Issu d’une famille illustre de Bretagne, Du Guesclin s’était attaché de bonne heure à la maison de France, et la servait avec le plus entier dévouement. Toute sa vie se passa en efforts pour accomplir la fusion en une monarchie puissante des nombreuses seigneuries qu’une vassalité équivoque rattachait à la couronne. Il paraît avoir eu cette vertu oubliée au moyen-âge, le patriotisme ; non point cette affection étroite à une province, à une ville, mais un dévouement éclairé au bonheur et à la gloire d’un grand peuple. Né Breton, il s’était fait Français. Son courage, son activité, son adresse aux exercices militaires, ses succès et ses revers même lui avaient acquis, jeune encore, le renom d’une bonne lance et d’un capitaine consommé. Sous des traits grossiers et ignobles, sous l’apparence d’une vigueur brutale, il cachait une finesse profonde et savait être, comme le général de Macchiavel, tour à tour lion et renard.

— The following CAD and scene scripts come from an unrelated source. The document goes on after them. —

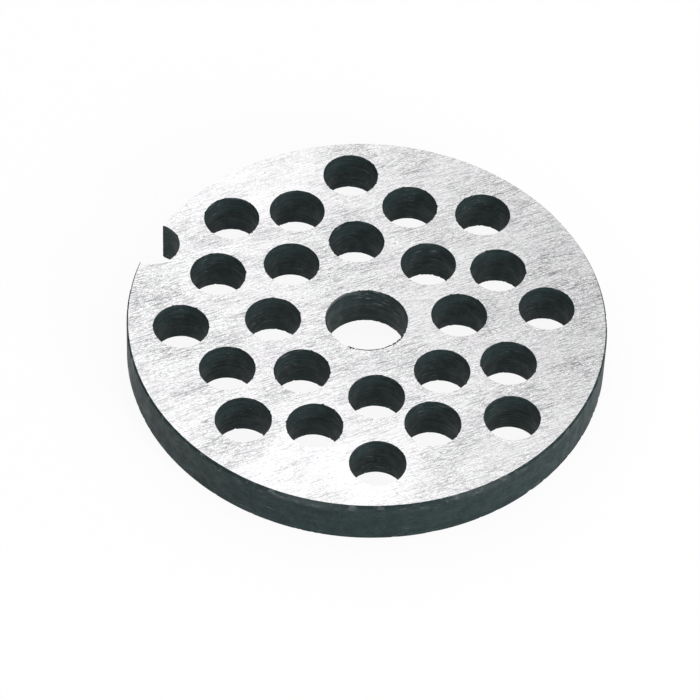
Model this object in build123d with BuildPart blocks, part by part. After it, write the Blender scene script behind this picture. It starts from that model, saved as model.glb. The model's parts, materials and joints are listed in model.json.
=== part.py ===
from build123d import *

import os

# A meat grinder plate: one flat disc of steel with a plain centre bore for the screw's stud, three rings
# of drilled grinding holes and one round notch in its rim, which a stud in the grinder's mouth holds.
# Its bottom face lies on z = 0, the bore's axis is the Z axis, and the notch points along -X.

# Disc, in millimetres
PLATE_DIAMETER = 70.0
PLATE_THICKNESS = 7.0
RIM_EDGE_BREAK = 0.15

# Centre bore, a running fit on the stud of the feed screw
BORE_DIAMETER = 12.0

# Grinding holes, all cut straight through by one drill that leaves a little over its own 8 mm
GRINDING_HOLE_DIAMETER = 8.2

# Drilling chart: each centre as (radius, angle), in millimetres from the bore's axis and degrees from +X.
# The layout is eight spokes, with an inner and an outer hole on each spoke and a middle hole between two
# spokes. The centres were punched by hand, so they stray from an even pattern by up to a millimetre.
INNER_RING = [
    (13.5, 29.2),
    (14.3, 74.7),
    (15.3, 119.5),
    (15.3, 160.3),
    (13.7, 204.7),
    (13.7, 250.5),
    (14.6, 299.2),
    (14.4, 342.6),
]
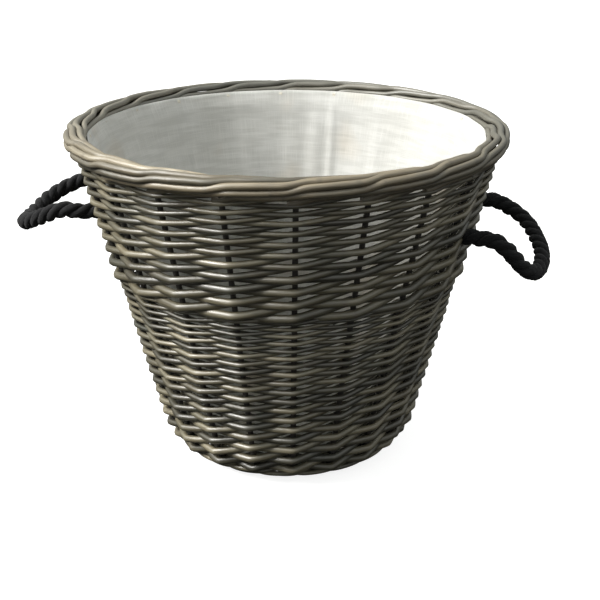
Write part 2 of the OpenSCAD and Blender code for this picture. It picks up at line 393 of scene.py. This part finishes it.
WALL_STOPS = [
    (0.0, (0.043, 0.040, 0.027)),
    (0.3, (0.078, 0.071, 0.048)),
    (0.6, (0.120, 0.107, 0.069)),
    (0.85, (0.170, 0.153, 0.103)),
    (1.0, (0.215, 0.190, 0.127)),
]
BORDER_STOPS = [
    (0.0, (0.080, 0.070, 0.045)),
    (0.35, (0.150, 0.125, 0.080)),
    (0.7, (0.225, 0.188, 0.124)),
    (1.0, (0.31, 0.27, 0.19)),
]
STAKE_STOPS = [
    (0.0, (0.010, 0.008, 0.006)),
    (1.0, (0.035, 0.029, 0.022)),
]
BASE_STOPS = [
    (0.0, (0.20, 0.15, 0.09)),
    (0.5, (0.30, 0.23, 0.15)),
    (1.0, (0.38, 0.31, 0.21)),
]
willow = willow_material("willow", WALL_STOPS, (0.040, 0.043, 0.033), 0.31)
border_willow = willow_material(
    "border_willow", BORDER_STOPS, (0.080, 0.081, 0.068), 0.40, back_greying=0.7
)
stake_willow = willow_material(
    "stake_willow", STAKE_STOPS, (0.012, 0.012, 0.011), 0.45, swept=False
)
base_willow = willow_material("base_willow", BASE_STOPS, (0.16, 0.13, 0.09), 0.4, swept=False)
base_weavers = willow_material("base_weavers", BASE_STOPS, (0.13, 0.115, 0.085), 0.38)


def cotton_material(name):
    """Off-white plain weave with thick and thin threads, through which light comes.

    The rods behind it are painted into its colour: their shade as faint level streaks, the light
    through them as warm patches.
    """
    m = Nodes(name)
    cloth = m.new("ShaderNodeUVMap", uv_map="cloth").outputs["UV"]
    across = m.noise(m.mapped(cloth, (28, 1400, 1)), detail=3)
    along = m.noise(m.mapped(cloth, (1400, 28, 1)), detail=3)
    slubs = m.math("MAXIMUM", across, along)
    soft = m.noise(m.mapped(cloth, (14, 9, 1)), detail=4)
    base = m.mix("MIX", m.range(slubs, 0.45, 0.75), (0.71, 0.71, 0.69), (0.85, 0.85, 0.835))
    base = m.mix("MULTIPLY", m.range(soft, 0.35, 0.7, 0.35, 0.0), base, (0.9, 0.89, 0.86))
    # Painted shade: faint level streaks where the rods behind the cloth shade it.
    painted_rod_shade = m.noise(m.mapped(cloth, (24, 150, 1)), detail=1)
    base = m.mix("MULTIPLY", m.range(painted_rod_shade, 0.42, 0.58, 0.0, 0.6), base, (0.86, 0.86, 0.85))
    # Painted light through the cloth: warm patches in the colour of the rods behind it.
    warm = m.noise(m.mapped(cloth, (9, 6, 1)), scale=1.7, detail=2)
    base = m.mix("MULTIPLY", m.range(warm, 0.56, 0.72, 0.0, 0.8), base, (0.93, 0.88, 0.82))
    m.colour(base)
    m.roughness(m.range(slubs, 0.3, 0.8, 0.95, 0.8))
    weave = []
    for axis in ("X", "Y"):
        wave = m.new("ShaderNodeTexWave", bands_direction=axis)
        wave.inputs["Scale"].default_value = 330
        wave.inputs["Distortion"].default_value = 1.5
        wave.inputs["Detail"].default_value = 2
        m.link(cloth, wave.inputs["Vector"])
        weave.append(wave.outputs["Fac"])
    threads = m.math("MAXIMUM", *weave)
    m.bump(m.math("ADD", threads, m.math("MULTIPLY", slubs, 1.5)), 0.35, 0.0004)
    through = m.new("ShaderNodeBsdfTranslucent")
    m.link(base, through.inputs["Color"])
    blend = m.new("ShaderNodeMixShader")
    blend.inputs[0].default_value = 0.45
    output = m.tree.nodes["Material Output"]
    m.link(m.shader.outputs[0], blend.inputs[1])
    m.link(through.outputs[0], blend.inputs[2])
    m.link(blend.outputs[0], output.inputs["Surface"])
    m.shader.inputs["Sheen Weight"].default_value = 0.15
    return m.material


ROPE_STOPS = [
    (0.3, (0.004, 0.004, 0.005)),
    (0.6, (0.012, 0.012, 0.013)),
    (0.8, (0.03, 0.03, 0.032)),
]


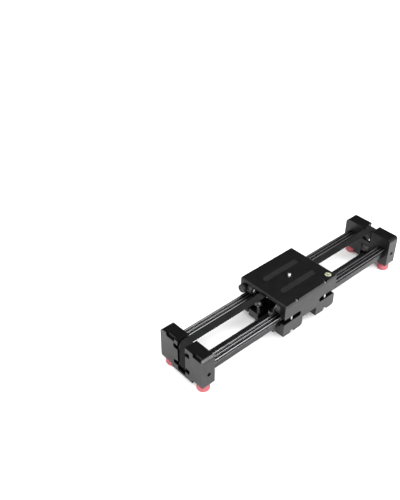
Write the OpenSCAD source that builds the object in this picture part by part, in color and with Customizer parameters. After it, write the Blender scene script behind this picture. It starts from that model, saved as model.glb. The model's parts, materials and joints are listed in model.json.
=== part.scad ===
// Camera slider with two carriages on one pair of rails and a belt between them.
// X runs along the rails, Y across them and Z up; the feet stand on Z = 0.
// The near side is -Y, the far side is +Y, left is -X and right is +X.

/* [Overall] */
// Length over both end blocks
slider_length = 500; // [420:1:800]
// Length of both carriages along the rails
carriage_length = 132; // [124:1:150]
// Width over the camera carriage
carriage_width = 107.2; // [106.4:0.2:112]
// Height of the camera plate's top face
carriage_top = 82.7; // [82:0.1:86]

/* [End blocks] */
// Thickness of an end block along the rails
block_length = 25; // [24.6:0.1:30]
// Width of an end block
block_width = 105; // [104.5:0.5:107]
// Height of an end block's top face
block_top = 76.4; // [76:0.1:77]
// Height of the underside in the middle
block_bottom = 9.5; // [8.5:0.5:11]
// Height of the raised underside over the feet
corner_bottom = 16; // [15:0.5:20]
// Half width of the deep middle part
middle_half = 26; // [20:0.5:26]
// Rounding of the upper long edges
block_round = 6.5; // [1:0.5:8]
// Width of the belt slot
slot_width = 18.5; // [16.5:0.1:19]

/* [Rails] */
// Distance between the rail centre lines
rail_spacing = 71; // [70.6:0.1:71.2]
// Width of a rail
rail_width = 16.2; // [15.8:0.1:16.2]
// Height of a rail
rail_height = 18.3; // [18:0.1:18.5]
// Height of a rail's underside above the floor
rail_bottom = 34.1; // [33.9:0.1:34.3]
// Depth of the rail sockets in the end blocks
socket_depth = 18; // [12:0.5:19]

/* [Belt and idlers] */
// Width of the belt
belt_width = 13; // [10:0.5:13]
// Thickness of the belt
belt_thickness = 1.5; // [1:0.1:1.5]
// Inner radius of the belt's bends
belt_bend = 11.3; // [11.3:0.1:11.4]
// Height of the upper idler axles
upper_axle_z = 63; // [62.5:0.1:63.1]
// Height of the lower idler axles
lower_axle_z = 27.2; // [27.1:0.1:27.4]
// Radius of the idler axles
idler_axle_r = 3; // [2:0.1:3.2]

/* [Wheels] */
// Radius of the wheels on top of the rails
wheel_r = 9.2; // [8.8:0.1:9.3]
// Width of those wheels
wheel_width = 11.1; // [10.6:0.1:11.2]
// Distance of those wheels from the carriage middle
wheel_x = 56; // [54:0.5:56.5]
// Radius of the rollers under the rails
roller_r = 6; // [5:0.1:6]
// Radius of the flat-lying guide wheels between the rails
guide_r = 10.7; // [10.5:0.1:10.7]
// Distance of the guide wheels from the carriage middle
guide_x = 54; // [44:0.5:54.5]

/* [Camera carriage] */
// Thickness of the camera plate
plate_thickness = 6.2; // [6:0.1:6.4]
// Rounding of the camera plate's end edges
plate_round = 3; // [1:0.5:4]
// Length of a rubber strip between its end centres
strip_length = 74; // [60:1:90]
// Width of a rubber strip
strip_width = 11; // [8:0.5:13]
// Distance between the strip centre lines
strip_spacing = 42; // [34:1:50]
// Radius of the camera stud
stud_r = 3.175; // [2.5:0.005:3.5]
// Height of the stud above the plate
stud_height = 6.5; // [5:0.5:8]
// Radius of the level vial's cup
level_r = 6.4; // [5:0.1:7]
// Distance of the preload screws from the carriage middle
preload_x = 43.5; // [42:0.5:46]

/* [Feet] */
// Radius of a foot
foot_r = 11.3; // [9:0.1:12]
// Height of a foot's pad
foot_height = 12.5; // [9:0.5:12.5]
// Distance of the feet from the side faces
foot_inset = 13.5; // [12.5:0.5:14]

/* [Hidden] */
$fn = 64;
half_length = slider_length / 2;
inner_face = half_length - block_length;
half_carriage = carriage_length / 2;
side_outer = carriage_width / 2;
rail_y = rail_spacing / 2;
rail_inner = rail_y - rail_width / 2;
rail_outer = rail_y + rail_width / 2;
rail_top = rail_bottom + rail_height;
rail_half_length = inner_face + socket_depth - 0.5;
socket_gap = 0.1;
running_gap = 0.3;      // between bodies that roll or slide past each other
shaft_gap = 0.05;       // radial clearance of a shaft in its bore
screw_gap = 0.1;        // radial clearance of a screw in its hole
through = 1;            // how far a cutter runs past a face

// Rail profile, across and up from its lower inner corner
land_width = 3.4;
channel_depth = 3;
rib_width = 1.8;
rib_drop = 0.6;
guide_groove_bottom = 4.2;
guide_groove_height = 9.4;
guide_groove_depth = 2;
outer_groove_bottom = 11.9;
outer_groove_height = 4.6;
outer_groove_depth = 1.8;
core_width = 7.4;
core_height = 8.6;
core_bottom = 3.2;

// Belt loop and idlers
belt_face = half_length - 1.5;
belt_outer_bend = belt_bend + belt_thickness;
idler_x = belt_face - belt_outer_bend;
belt_top = upper_axle_z + belt_outer_bend;
belt_low = lower_axle_z - belt_outer_bend;
idler_r = belt_bend - running_gap;
idler_flange = 1;
idler_half = belt_width / 2 + idler_flange + 0.4;
idler_flange_r = idler_r + 1.5;
window_half = 19.5;
window_half_height = 4.75;
slot_bottom = belt_low - 0.5;
web_x = half_length - 20.5;
web_bottom = lower_axle_z + idler_flange_r + 0.5;
web_top = upper_axle_z - idler_flange_r - 0.5;

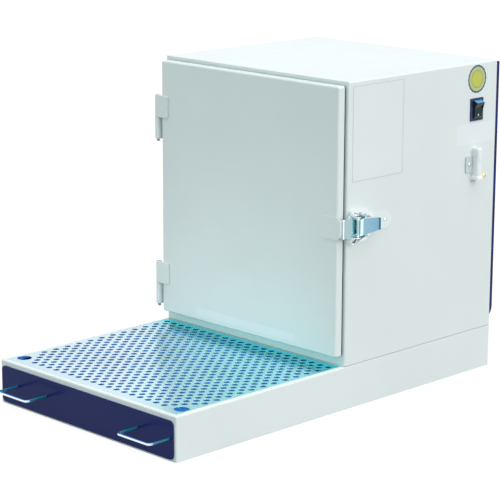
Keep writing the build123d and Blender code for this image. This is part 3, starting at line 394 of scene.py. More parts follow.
def box_mm(node):
    """Lowest and highest corner of a CAD node at rest."""
    low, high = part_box(node)
    return Vector(low) / MM, Vector(high) / MM


def middle_of(low, high):
    """Middle of a box in Y and in Z."""
    return (low.y + high.y) / 2, (low.z + high.z) / 2


WALL = box_mm("cabinet_shell")[1].x


def arc(u, v, radius, start, end, steps=8):
    """Points along a circular arc, its angles in degrees."""
    turns = [math.radians(start + (end - start) * i / steps) for i in range(steps + 1)]
    return [(u + radius * math.cos(t), v + radius * math.sin(t)) for t in turns]


def rectangle(u0, u1, v0, v1, inset=0.0):
    """Corners of a rectangle, drawn smaller on all sides by an inset."""
    left, right = u0 + inset, u1 - inset
    bottom, top = v0 + inset, v1 - inset
    return [(left, bottom), (right, bottom), (right, top), (left, top)]


def centred(u, v, half_u, half_v):
    """A rectangle about its middle."""
    return rectangle(u - half_u, u + half_u, v - half_v, v + half_v)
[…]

Dans les camps, ses larges épaules, son corps ossu, son visage noir et brûlé par le soleil, ses poings énormes[1], qui faisaient voltiger une lourde hache d’armes comme un léger roseau, imposaient le respect aux gens de guerre à une époque où le poids des armures faisait de la force physique la première qualité du soldat. Dans les conseils, il était avisé, souple, quelquefois éloquent, mêlant à propos l’audace à la prudence, et se faisant pardonner son bon sens par des bouffonneries. Pauvre capitaine d’aventure, il sut toujours commander l’obéissance des grands seigneurs que la volonté du roi lui donnait pour lieutenans, et telle était son adresse à ménager toutes les susceptibilités d’une noblesse orgueilleuse et indisciplinée, que les faveurs dont il fut comblé

  1. Li uns à autre dit : il est bien aprestez
    Pour meurdrire marchans, maints en a desrobez.
    Regardez qu’il est fort, con a les poins carrez !
    Il est fort et poissant et moult noir et halez.
    Chronique en vers de Du Guesclin, v. 1619.